BRIEF –
Check every line below for the string "JSON", and copy the lines that contain it.

--------

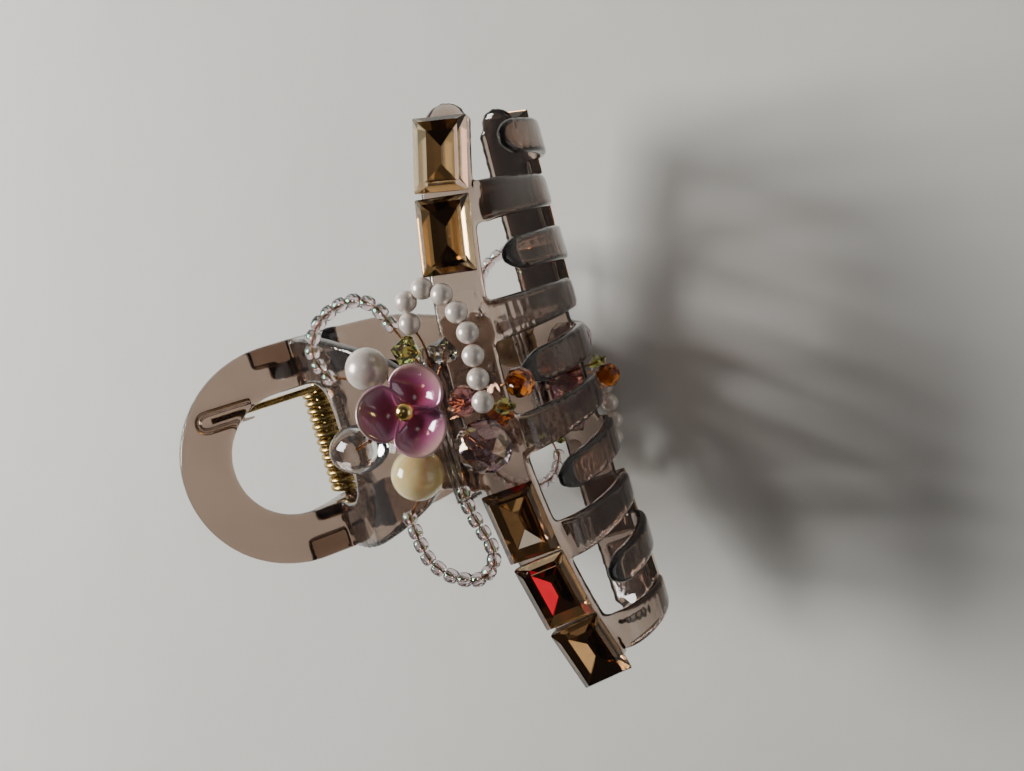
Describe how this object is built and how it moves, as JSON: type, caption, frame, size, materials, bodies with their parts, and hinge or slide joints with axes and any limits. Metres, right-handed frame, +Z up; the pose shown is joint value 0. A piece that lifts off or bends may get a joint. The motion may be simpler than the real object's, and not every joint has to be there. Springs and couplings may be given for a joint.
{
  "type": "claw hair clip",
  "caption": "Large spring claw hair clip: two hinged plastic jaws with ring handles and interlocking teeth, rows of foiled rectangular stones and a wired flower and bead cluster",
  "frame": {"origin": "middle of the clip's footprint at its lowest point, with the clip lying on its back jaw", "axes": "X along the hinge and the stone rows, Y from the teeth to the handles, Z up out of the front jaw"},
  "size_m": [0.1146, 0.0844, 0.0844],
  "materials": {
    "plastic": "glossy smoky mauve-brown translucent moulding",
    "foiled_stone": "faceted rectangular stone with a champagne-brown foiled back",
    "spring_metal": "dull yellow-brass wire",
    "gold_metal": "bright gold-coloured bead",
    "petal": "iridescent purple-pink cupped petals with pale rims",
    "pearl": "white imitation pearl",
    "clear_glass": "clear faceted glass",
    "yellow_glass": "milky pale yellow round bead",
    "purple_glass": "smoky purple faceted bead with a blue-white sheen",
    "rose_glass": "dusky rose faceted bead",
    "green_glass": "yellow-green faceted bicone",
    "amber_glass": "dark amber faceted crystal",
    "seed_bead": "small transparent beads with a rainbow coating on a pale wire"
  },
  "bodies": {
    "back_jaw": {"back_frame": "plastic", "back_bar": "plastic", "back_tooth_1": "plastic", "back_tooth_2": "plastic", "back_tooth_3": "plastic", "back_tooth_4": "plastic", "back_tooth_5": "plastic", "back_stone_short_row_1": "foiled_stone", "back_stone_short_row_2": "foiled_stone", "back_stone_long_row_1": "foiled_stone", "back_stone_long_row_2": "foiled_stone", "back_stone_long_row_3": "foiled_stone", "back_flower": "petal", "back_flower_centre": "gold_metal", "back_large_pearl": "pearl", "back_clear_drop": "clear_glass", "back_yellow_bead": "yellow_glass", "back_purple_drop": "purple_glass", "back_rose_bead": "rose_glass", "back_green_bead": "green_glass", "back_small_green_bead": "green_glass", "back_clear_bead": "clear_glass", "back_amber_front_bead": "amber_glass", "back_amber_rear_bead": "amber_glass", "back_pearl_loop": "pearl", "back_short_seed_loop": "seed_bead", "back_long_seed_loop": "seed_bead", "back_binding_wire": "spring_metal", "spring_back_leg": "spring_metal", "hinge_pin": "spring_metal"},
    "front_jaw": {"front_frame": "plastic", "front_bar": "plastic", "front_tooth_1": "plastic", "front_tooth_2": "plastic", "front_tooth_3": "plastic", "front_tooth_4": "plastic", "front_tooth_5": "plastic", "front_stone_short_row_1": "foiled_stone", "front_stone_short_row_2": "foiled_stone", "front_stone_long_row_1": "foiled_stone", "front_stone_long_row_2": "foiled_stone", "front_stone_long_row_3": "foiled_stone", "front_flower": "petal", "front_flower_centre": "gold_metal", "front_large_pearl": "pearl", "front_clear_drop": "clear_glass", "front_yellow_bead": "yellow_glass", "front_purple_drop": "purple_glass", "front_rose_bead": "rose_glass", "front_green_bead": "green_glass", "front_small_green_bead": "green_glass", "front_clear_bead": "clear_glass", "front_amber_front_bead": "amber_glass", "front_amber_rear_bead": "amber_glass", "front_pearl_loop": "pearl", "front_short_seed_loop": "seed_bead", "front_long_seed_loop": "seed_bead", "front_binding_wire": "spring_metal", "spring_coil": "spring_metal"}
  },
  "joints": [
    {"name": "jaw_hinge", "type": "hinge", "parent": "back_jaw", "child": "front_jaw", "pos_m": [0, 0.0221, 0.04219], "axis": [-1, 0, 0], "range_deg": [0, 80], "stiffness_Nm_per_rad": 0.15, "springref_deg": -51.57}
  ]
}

--------

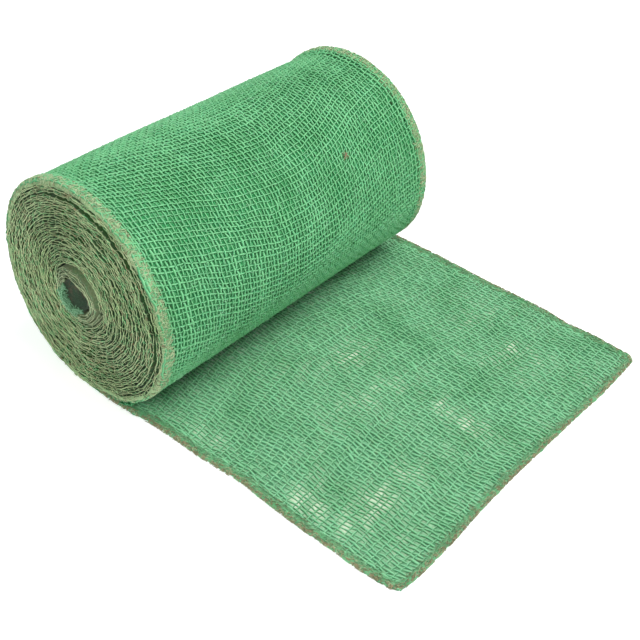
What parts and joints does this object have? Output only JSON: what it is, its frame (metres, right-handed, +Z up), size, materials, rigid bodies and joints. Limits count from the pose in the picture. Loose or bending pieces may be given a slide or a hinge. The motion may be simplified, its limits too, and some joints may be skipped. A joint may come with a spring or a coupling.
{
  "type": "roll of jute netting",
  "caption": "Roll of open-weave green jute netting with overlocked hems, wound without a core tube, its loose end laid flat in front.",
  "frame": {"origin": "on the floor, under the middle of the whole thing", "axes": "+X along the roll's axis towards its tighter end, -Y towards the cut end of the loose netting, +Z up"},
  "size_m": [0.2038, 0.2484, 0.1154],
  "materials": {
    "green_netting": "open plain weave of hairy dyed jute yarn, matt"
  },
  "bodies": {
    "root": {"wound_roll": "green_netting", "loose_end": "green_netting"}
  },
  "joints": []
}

--------

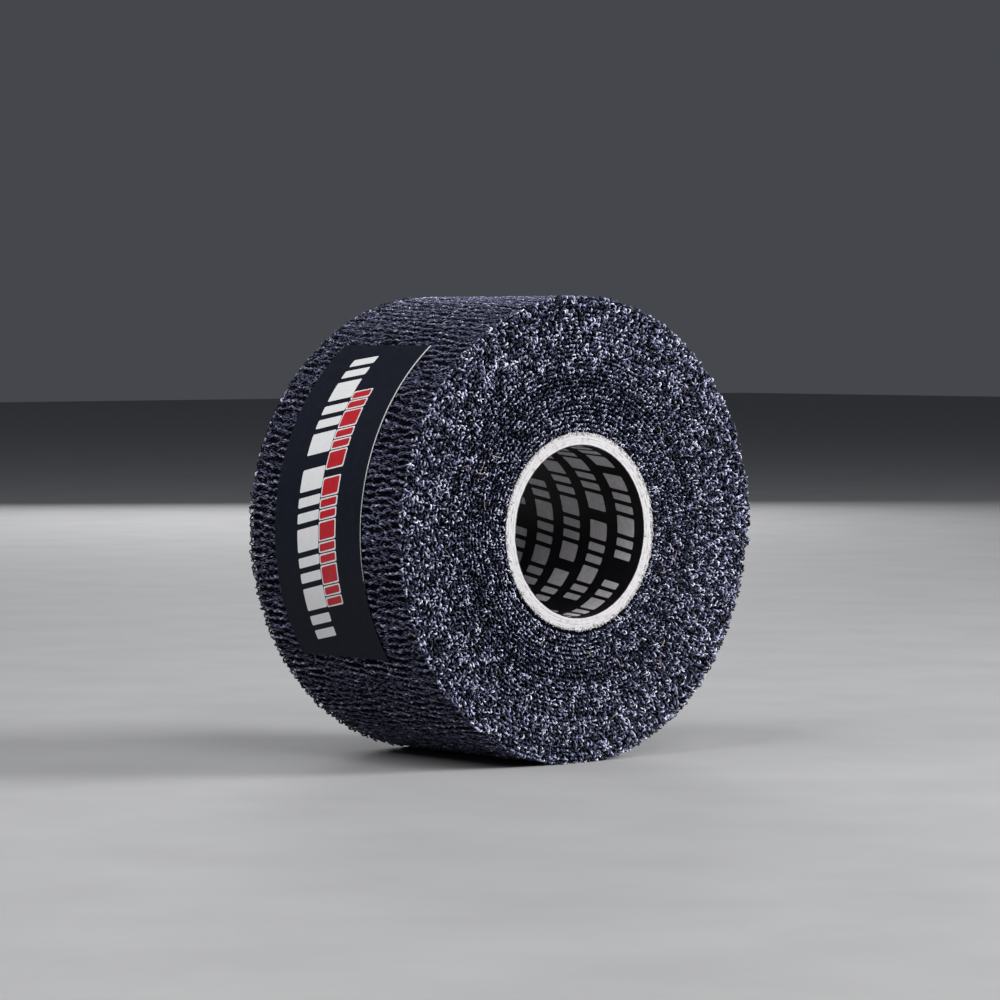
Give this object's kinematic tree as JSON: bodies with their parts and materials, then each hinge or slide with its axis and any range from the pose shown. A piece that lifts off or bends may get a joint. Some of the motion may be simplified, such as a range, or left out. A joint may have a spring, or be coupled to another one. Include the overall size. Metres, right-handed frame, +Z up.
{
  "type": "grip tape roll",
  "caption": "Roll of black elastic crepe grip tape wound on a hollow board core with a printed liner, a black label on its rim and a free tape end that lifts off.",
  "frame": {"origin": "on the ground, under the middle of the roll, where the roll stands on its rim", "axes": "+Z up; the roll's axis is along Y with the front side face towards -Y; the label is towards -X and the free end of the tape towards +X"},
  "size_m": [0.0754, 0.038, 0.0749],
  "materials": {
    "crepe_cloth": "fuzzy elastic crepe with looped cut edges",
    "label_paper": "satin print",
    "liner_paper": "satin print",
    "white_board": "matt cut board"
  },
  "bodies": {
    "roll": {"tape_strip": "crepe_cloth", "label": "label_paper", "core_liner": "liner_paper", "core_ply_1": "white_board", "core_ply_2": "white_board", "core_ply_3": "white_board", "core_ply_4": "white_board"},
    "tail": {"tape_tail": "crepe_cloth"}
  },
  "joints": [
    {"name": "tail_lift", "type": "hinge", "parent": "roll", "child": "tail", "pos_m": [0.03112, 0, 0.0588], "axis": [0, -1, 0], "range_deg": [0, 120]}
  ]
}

--------

OUTPUT –
Describe how this object is built and how it moves, as JSON: type, caption, frame, size, materials, bodies with their parts, and hinge or slide joints with axes and any limits. Metres, right-handed frame, +Z up; the pose shown is joint value 0. A piece that lifts off or bends may get a joint. The motion may be simpler than the real object's, and not every joint has to be there. Springs and couplings may be given for a joint.
What parts and joints does this object have? Output only JSON: what it is, its frame (metres, right-handed, +Z up), size, materials, rigid bodies and joints. Limits count from the pose in the picture. Loose or bending pieces may be given a slide or a hinge. The motion may be simplified, its limits too, and some joints may be skipped. A joint may come with a spring or a coupling.
Give this object's kinematic tree as JSON: bodies with their parts and materials, then each hinge or slide with its axis and any range from the pose shown. A piece that lifts off or bends may get a joint. Some of the motion may be simplified, such as a range, or left out. A joint may have a spring, or be coupled to another one. Include the overall size. Metres, right-handed frame, +Z up.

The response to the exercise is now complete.